While the sixth form walk invited interest in local Black history, Year 1 pupils have the chance to explore a space-themed story, including looking at the 2017 film Hidden Figures which portrays three Black, female, mathematicians who worked at NASA during the Space Race. Other Pre-Prep events include a visit from author Laura Henry-Allain MBE and Ghanaian drummers, and a “listening month” during which the pupils will hear a range of inspirational music from Black composers. This all relates closely to their One World theme and week, which celebrated identities and communities. Their work is not limited to October, either: for example, Year 2’s summer project on Carnivals includes a study of Notting Hill.
In the Junior School, Year 3 is marking BHM with, among other things, a Come an’ see Anansi workshop provided by Bigfoot Arts Education. Jamaica is a Geography focus in Year 4 while History in Years 5 and 6 includes study of Empire, colonisation and the Commonwealth’s contribution to the two World Wars, none of which are necessarily tied to BHM. The picture is similar across the Senior School: there have been BHM inserts into History lessons this October with Year 8, for example, considering what depictions of Black people from the 16h and 17th centuries can tell us about the roles of Black Britons more widely at the time. Outside BHM, Geography’s use of Dipo Faloyin’s Africa is Not a Country helps pupils unpick the homogenous stereotypes about the continent; Ghanaian drumming, Blues and Jazz all feature in Music, and practitioners such as Charles Nkosi, Elizabeth Catlett and Zanele Muholi all feature in Art. Senegalese writer Fatou Diome is studied in Sixth Form French, Dr Martin Luther King, Malcolm X and the Black Panther Party are all major focal points in Sixth Form History, James Cone and Black Liberation theology have been taught in Sixth Form Theology and Philosophy, pupils look at the Benin Bronzes in the History of Art and Jesmyn Ward’s masterful Sing, Unburied, Sing is one of many potential texts in English Literature.
As some of the above shows, we are consciously moving beyond a reliance on drop-down activities in an October lesson, valuable and carefully crafted though they are. This year’s Black History Month offering has been curated by multiple staff across the Foundation, from Pre-Prep to Senior School and Support staff, overseen by Strategic Inclusion Lead, Chanel Noel. Our Wellbeing Director, Kemi Omijeh, has shared advice on how to help students who have experienced racism, along with some wonderful events including the Black British Book Festival at the SouthBank Centre. In the Dining Hall, special dishes have been themed around the twelve nationalities represented by our catering staff. Lots more is student-led: History Society, Vinyl and Philosophy Society and History of Art Society have, respectively, hosted a talk on Toussain L’Ouverture, another on Afropop and created a Black History of Art display. Central Hall currently hosts a Black women in History display, and all Senior School pupils have had an assembly on this topic this week. Pupils and staff will continue to share such inclusion themes in similar ways: they present terrific opportunities to celebrate individuality in our community.
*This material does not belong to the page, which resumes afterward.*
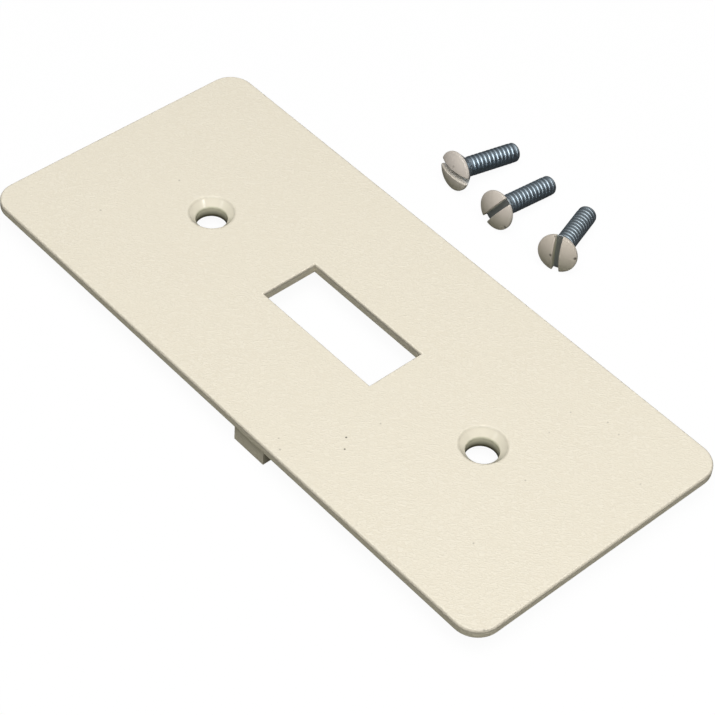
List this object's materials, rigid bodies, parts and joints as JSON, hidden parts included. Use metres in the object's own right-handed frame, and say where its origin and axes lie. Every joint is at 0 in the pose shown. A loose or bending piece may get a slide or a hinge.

At a more strategic level we are developing a range of inclusion partnerships aimed at bringing external inclusion expertise and best practice into our CPD and training offer. We are also working on representation both in admissions and staff recruitment, and we will continue to engage pupil and staff voice throughout the year.
All of this runs the risk of doing exactly what I said we aren’t: showing off our commitment to inclusion when it’s a hot topic, with no guarantee that we will feel the same in November or March or the summer holidays. I prefer, though, to think of it another way. Yes, we are giving this particular element of inclusion a boost right now because it ties in with so much that is going on nationally: for more detail, have a look at the BHM website. But our mapping of inclusion work across the curriculum in each part of the school, the various ways in which we are introducing our pupils to Black (and other) heritage and culture, our continuing work with parent groups and outside bodies, and Chanel Noel’s appointment as Strategic Inclusion Lead gives me confidence that we are well on the way towards embedding these values into everyday life. And that is important: if a community, such as ours, isn’t as diverse and representative as we want it to be, and needs to be, it’s not enough just to strive to make it more diverse and representative – which we are intent on. We have to own under-representation and minoritisation and marginalisition: we have to lead our pupils’ questioning of why communities are under-represented, minoritised and marginalised, why it is still the case and what needs to happen to make that change.
There is more we need to do and it’s important that we look critically at ourselves at regular intervals, to make sure we aren’t just feeling inclusive in October. I know that parents, colleagues and, most of all, our pupils will keep us up to the mark, and I look forward to it.